The final evening of the 12th Annual Golden Community Rodeo Series is THIS WEDNESDAY, JULY 15 sponsored by Golden River Sports, and we encourage YOU to come down and compete!!! 

Instead of the traditional freestyle rodeo like the first two events, this event will be a Fun Downriver Race for all abilities and types of boats. So bring your kayak, canoe, SUP, inflatable kayak, or mini me raft and have fun racing through the play park while performing tasks/obstacles along the way. Participants will be grouped to compete in appropriate categories based on their boat type, gender, and/or skill level. Awesome prizes will be awarded to the top finishers. Plus, a one-week SierraRios kayak or raft trip to Mexico, Peru or elsewhere will be given away. And don't miss the after party at a restaurant in downtown Golden.
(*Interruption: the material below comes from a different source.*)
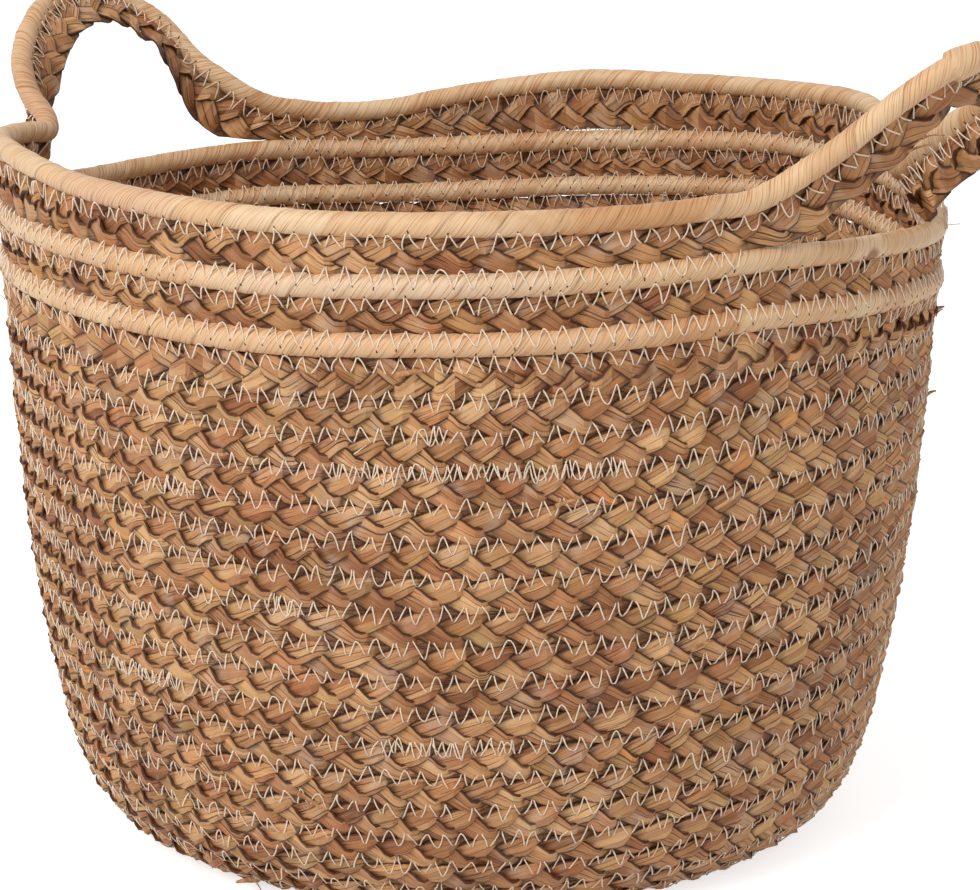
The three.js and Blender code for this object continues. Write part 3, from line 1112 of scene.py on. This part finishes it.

*TIME:* Registration from 5:00-5:30pm. Competition starts approx. at 5:45pm.

*LOCATION:* Clear Creek Whitewater Park in downtown Golden

*COST:* Admission to compete in the series is free. However, you must be a current Colorado Whitewater member for insurance purposes. Renew or sign-up online or at the event for only $30, which includes entry to all three events and a one-year membership to Colorado Whitewater.

*PRIZES:* Tons of prizes to give away to competitors such as a one-week kayak or raft SierraRios trip to Mexico, Peru, or elsewhere.

*AFTER PARTY:* Join us after the event at a restaurant in Golden for dinner and drinks. Location to be determined. 

For more information: Colorado Whitewater - Competition

*Must be at least 8 years of age. No pros allowed.


----------